» REQUEST: Take the entries below and reproduce them word for word.
[Start ENTRIES PROVIDED]
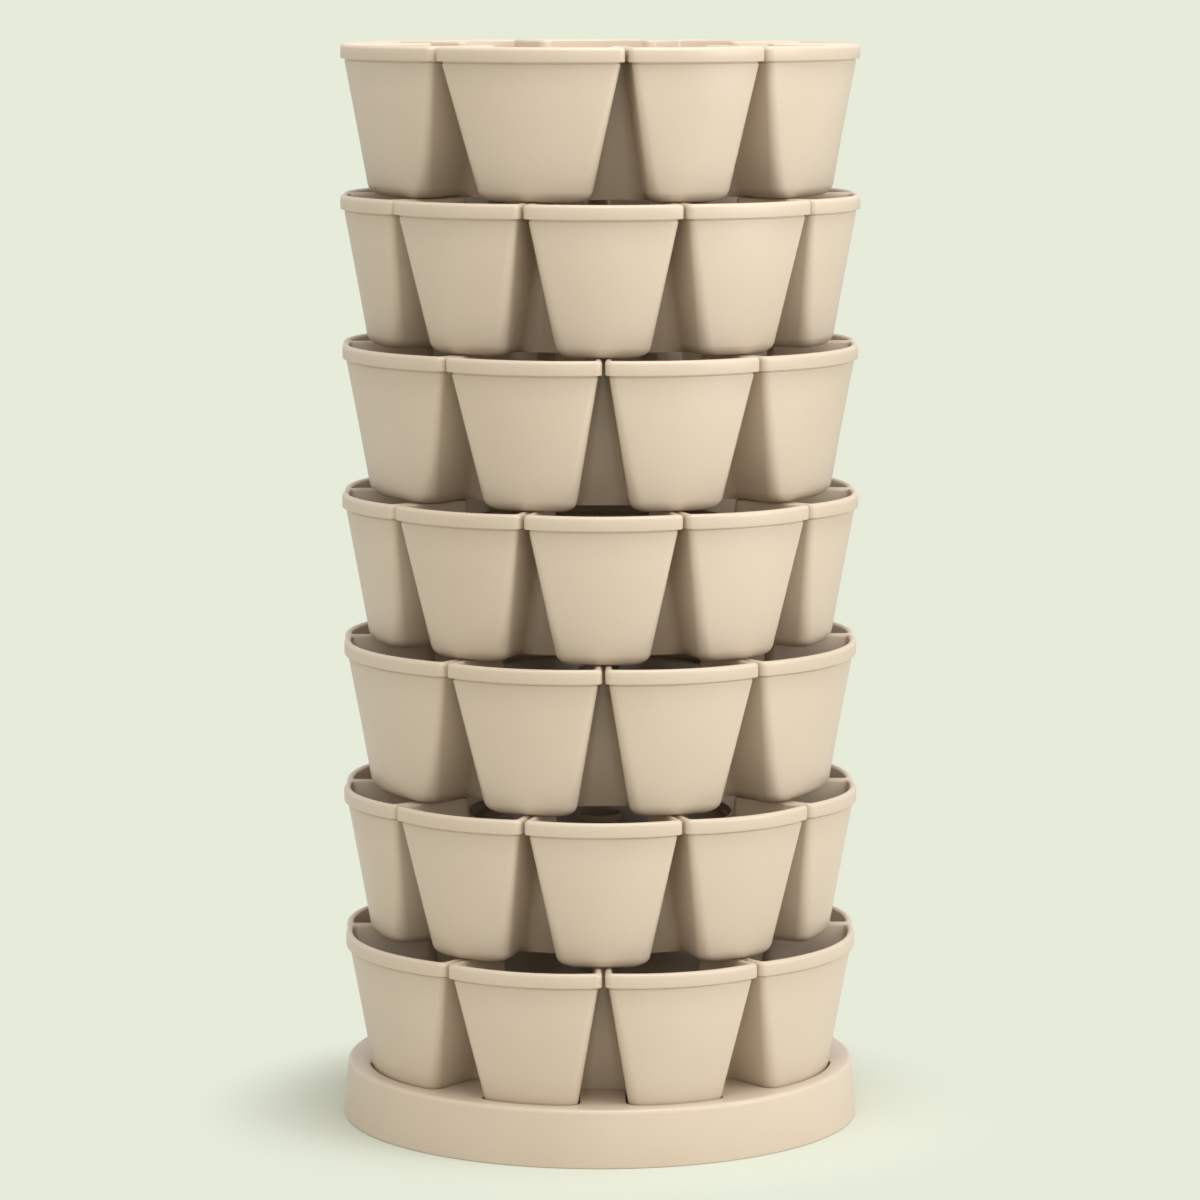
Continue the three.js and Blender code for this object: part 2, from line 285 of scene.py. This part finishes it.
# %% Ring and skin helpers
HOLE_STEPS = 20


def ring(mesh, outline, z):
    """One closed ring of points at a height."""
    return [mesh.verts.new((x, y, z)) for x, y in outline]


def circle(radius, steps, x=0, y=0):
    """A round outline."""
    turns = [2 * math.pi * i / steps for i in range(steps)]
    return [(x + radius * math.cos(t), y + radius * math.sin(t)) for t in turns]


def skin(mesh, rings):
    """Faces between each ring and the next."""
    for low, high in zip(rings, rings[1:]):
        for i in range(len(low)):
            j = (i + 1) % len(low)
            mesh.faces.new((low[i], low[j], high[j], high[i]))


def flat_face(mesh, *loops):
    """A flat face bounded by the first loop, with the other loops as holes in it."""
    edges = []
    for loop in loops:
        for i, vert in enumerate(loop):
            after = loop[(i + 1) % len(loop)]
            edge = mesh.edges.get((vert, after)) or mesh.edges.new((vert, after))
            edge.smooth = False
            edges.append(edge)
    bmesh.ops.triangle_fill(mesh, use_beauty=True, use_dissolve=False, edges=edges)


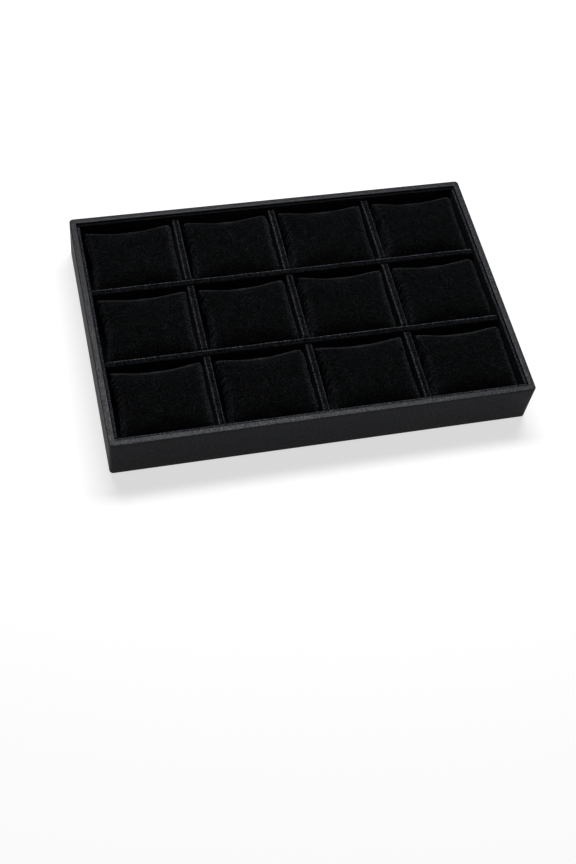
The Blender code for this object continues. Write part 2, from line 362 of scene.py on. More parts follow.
[End ENTRIES PROVIDED]
» TASK SOLUTION:
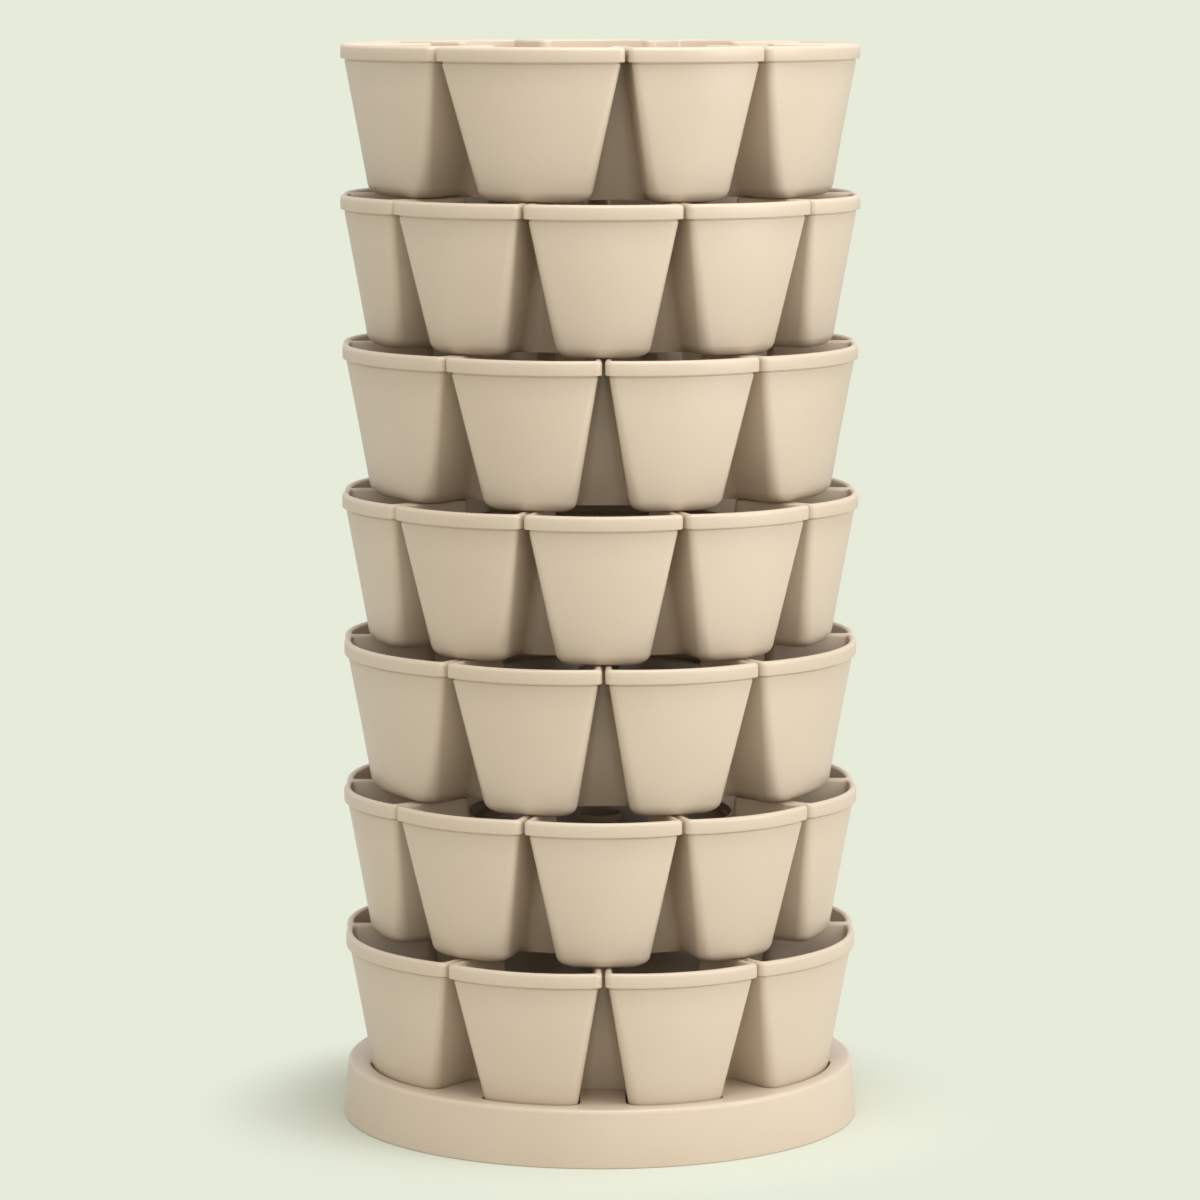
Continue the three.js and Blender code for this object: part 2, from line 285 of scene.py. This part finishes it.
# %% Ring and skin helpers
HOLE_STEPS = 20


def ring(mesh, outline, z):
    """One closed ring of points at a height."""
    return [mesh.verts.new((x, y, z)) for x, y in outline]


def circle(radius, steps, x=0, y=0):
    """A round outline."""
    turns = [2 * math.pi * i / steps for i in range(steps)]
    return [(x + radius * math.cos(t), y + radius * math.sin(t)) for t in turns]


def skin(mesh, rings):
    """Faces between each ring and the next."""
    for low, high in zip(rings, rings[1:]):
        for i in range(len(low)):
            j = (i + 1) % len(low)
            mesh.faces.new((low[i], low[j], high[j], high[i]))


def flat_face(mesh, *loops):
    """A flat face bounded by the first loop, with the other loops as holes in it."""
    edges = []
    for loop in loops:
        for i, vert in enumerate(loop):
            after = loop[(i + 1) % len(loop)]
            edge = mesh.edges.get((vert, after)) or mesh.edges.new((vert, after))
            edge.smooth = False
            edges.append(edge)
    bmesh.ops.triangle_fill(mesh, use_beauty=True, use_dissolve=False, edges=edges)


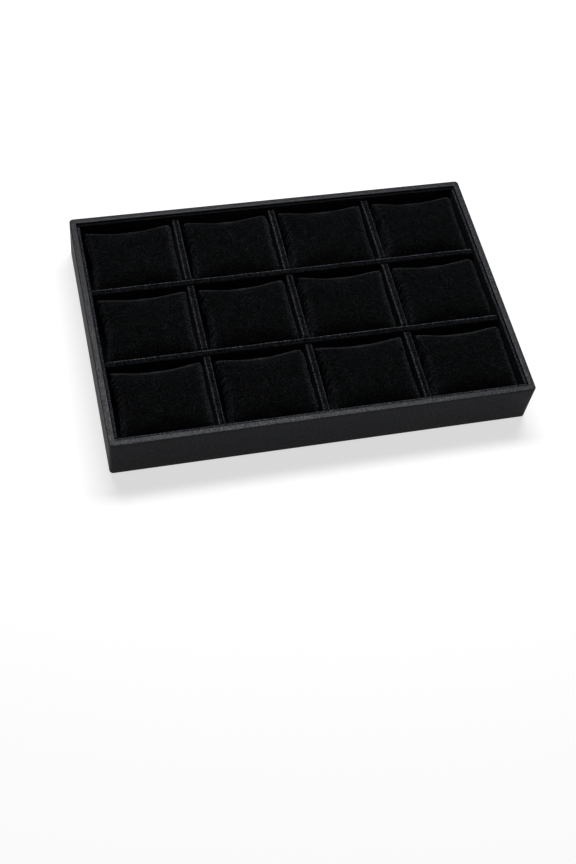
The Blender code for this object continues. Write part 2, from line 362 of scene.py on. More parts follow.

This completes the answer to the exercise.